En pratiquant en la maison de Bossa pour prendre cette lettre de change et la rendre, Fava avait pris en l'étude quelques lettres inutiles, mais qui pouvaient autant servir à son dessein que papiers de conséquence, d'autant qu'elles étoient écrites de la main dudit Bossa, et de François Bordenali, son correspondant ; et même un jour ayant épié le tems qu'il n'y avait en l'étude de Bossa qu'un jeune garçon, il feignit d'avoir affaire à Bossa, et de vouloir attendre qu'il fût de retour de la ville, et pria ce garçon de lui prêter du papier, une plume et de l'encre, pour écrire à quelques amis en attendant le retour de son maitre. Cela ayant été permis à Fava, il écrivit ciuq ou six lettres, qu'il cacheta et enferma sous une enveloppe aussi cachetée.

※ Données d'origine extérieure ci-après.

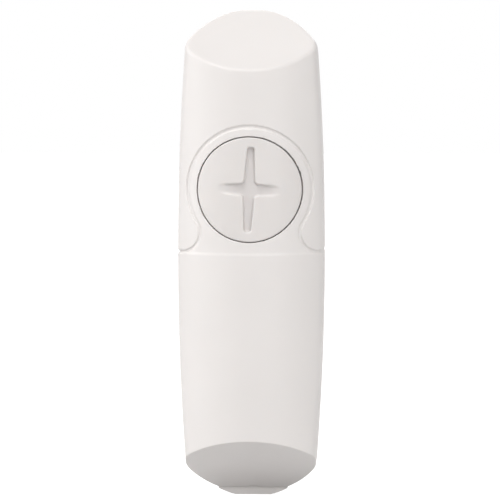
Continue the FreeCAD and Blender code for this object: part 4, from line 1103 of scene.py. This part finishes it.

Il employa ses lettres à deux usages, l'un à voir la marque du papier sur lequel écrivait ordinairement Bossa, ét en acheter du pareil, ce qu'il fit; l'autre à cacheter ses lettres du cachet même de Bossa, ce qu'il fit aussi; car étant arrivé chez lui il leva les cachets, en mouillant un peu le papier du côté où n'était pas marqué l'empreinte; cela se faisait assez facilement, d'autant que ce n'était pas de la cire d'Espagne, mais molle seulement: il garda ces cachets pour servir dans l'occasion, soit pour les appliquer sur les lettres qu'il voudrait falsifier, soit pour faire un cachet semblable à celui de Bossa.

Outre les quinze jours que Fava avait séjourné à Naples, il y séjourna encore un mois et demi, pendant lesquels il s'instruisit et s'exerça entièrement à imiter l'écriture de Bossa, et celle de Bordenali.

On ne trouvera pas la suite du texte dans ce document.